Paulus Berensohn began pestering his parents about dance lessons at the age of 4. “Boys don’t dance,” was his parents’ response, or, more specifically, “Boys in our family don’t dance.” Despite this, his nagging continued. When a friend of his mother visited one afternoon, Mrs. Berensohn complained about young Paulus’s desire to dance. “But Edith,” the friend argued, “to dance is to spring from the hand of God.”
“That was my first art lesson,” Berensohn, 77, said in a recent interview. And with that his decision to dance was solidified. As a student in the Juilliard Dance Division in the 1954-55 school year, his training seemed to be leading him down the road to a professional career on the stage. But a life-changing event landed him dancing most of his life in a completely different environment.
Long before this pivotal life change, Berensohn auditioned for the new Dance program at Juilliard. With only three dance classes under his belt, he found himself auditioning for one of the most distinguished panels of dance artists in the world, including Martha Graham, Doris Humphrey, Antony Tudor, and José Limón. The prospective students were asked to choreograph an original piece and show 30 seconds of it. “Antony Tudor never looked up from his New York Times,” Berensohn recalled.
When his turn came, Berensohn boldly stepped in front of the stage and announced, “If you only give me 30 seconds, you won’t see me move because I stand still for the first three minutes.” Tudor lowered his newspaper. Berensohn explained that he used the first three minutes to listen to the music. Graham then asked about the title, and Berensohn won the panel over completely with his reply: “In Memoriam: Kathleen Ferrier.” Ferrier, an English contralto who had recently passed away, was much beloved in the arts community. Impressed that the young Berensohn would have reference to such an artist, the judges watched more than 30 seconds of his piece.
“But I didn’t really know how to dance,” Berensohn confessed, “so all I did was stand still, run, walk, and fall.” It seems that that was quite enough for the panel, and they accepted him with a full scholarship. However, Berensohn’s limited training presented a huge obstacle when he was placed in intermediate and advanced classes at Juilliard. At the end of that year, Bennington College held auditions for male dancers, and, seeking a slower-paced program, Berensohn transferred there. The connections and friendships that were formed at Juilliard, however, would last throughout his entire life.
The training at Bennington suited Berensohn perfectly, and as a young, talented male dancer, he was met with an onslaught of work after graduation. It seemed that his path as a professional dancer on the stage was inevitable, but, one Sunday, he and some friends visited the Gate Hill Cooperative, a haven for artists in Stony Point, N.Y. Wandering around the grounds, Berensohn eventually found himself outside the workshop of Karen Karnes, a famous potter at that time. He quietly observed her work and what he witnessed that afternoon changed the course of his life forever. The breath and energy and movement with which Karnes practiced her craft captivated him and he had a revelation about what he wanted out of life. “What happened was a desire to de-professionalize my interest in art,” Berensohn explained. “As much as I admire the technical brilliance of my colleagues, I am very interested in the behavior of art rather than the achievement of art. I see all the arts as apprenticeships for the big art of our lives.”

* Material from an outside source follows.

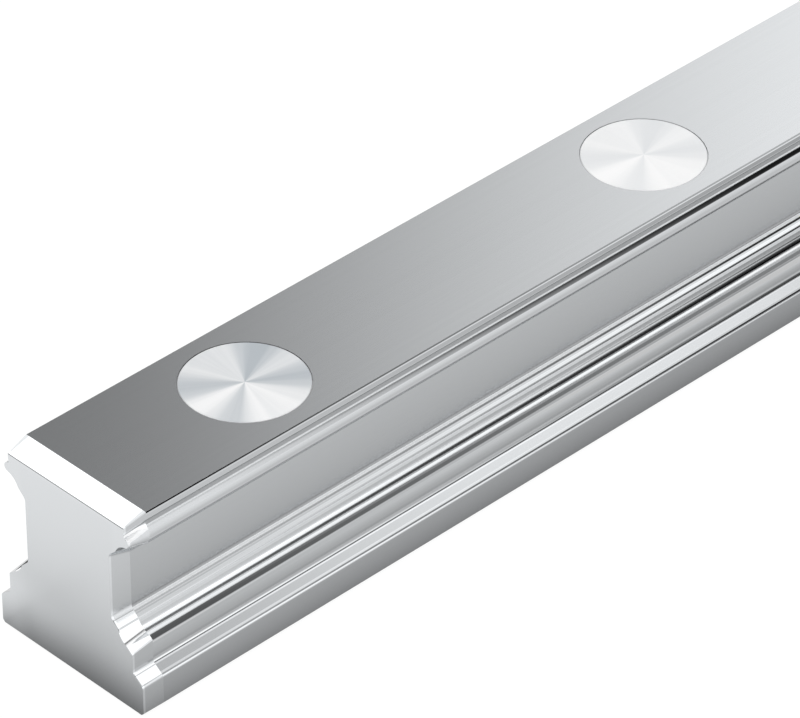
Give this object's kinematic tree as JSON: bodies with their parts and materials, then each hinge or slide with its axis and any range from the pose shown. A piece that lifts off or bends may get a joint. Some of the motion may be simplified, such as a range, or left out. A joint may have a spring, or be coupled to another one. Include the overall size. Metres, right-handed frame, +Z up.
{
  "type": "linear guide rail",
  "caption": "Straight steel ball guide rail with hourglass section, four ground raceways, ground lead-ins and flush plugs over its mounting holes.",
  "frame": {"origin": "centre of the rail's underside", "axes": "+X along the rail, +Y across it, +Z up towards the plugged top"},
  "size_m": [0.47, 0.022, 0.024],
  "materials": {
    "rail": "ground",
    "plug": "turned"
  },
  "bodies": {
    "root": {"rail": "rail", "plug_1": "plug", "plug_2": "plug", "plug_3": "plug", "plug_4": "plug", "plug_5": "plug", "plug_6": "plug", "plug_7": "plug", "plug_8": "plug"}
  },
  "joints": []
}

A desire to spread this philosophy about the “behavior of art” to others has fueled a lifetime of teaching. Berensohn studied pottery at Haystack Mountain School of Crafts in Maine, and has created and led more than 30 different workshops all over the world. One of his workshops, Soul’s Kitchen: The Making and Keeping of an Artist’s Journal, serves high-school students who are considered “at risk” and who have “an adversarial relationship with books.” By teaching them how to make a book of their own, from start to finish, their relationship with books is changed forever. Another workshop, How to Love This World: Poetry by Hand and Heart, asks students to copy poems in their own handwriting. This practice allows the poetry to enter their bodies. “Having been a dancer, the element of movement is central in all my workshops,” Berensohn said. In his pottery workshops, the focus is not the clay, but rather the dance involved in handling the clay.
In the end, Berensohn has built a life of dancing for himself, a life that he fought for since the age of 4. He now encourages everyone he meets to look for the ways in which their bodies can be used to make even the most mundane of tasks a kind of dance. “I see all of life as a dance,” he said, and that is precisely what all his classes have shared with people around the world.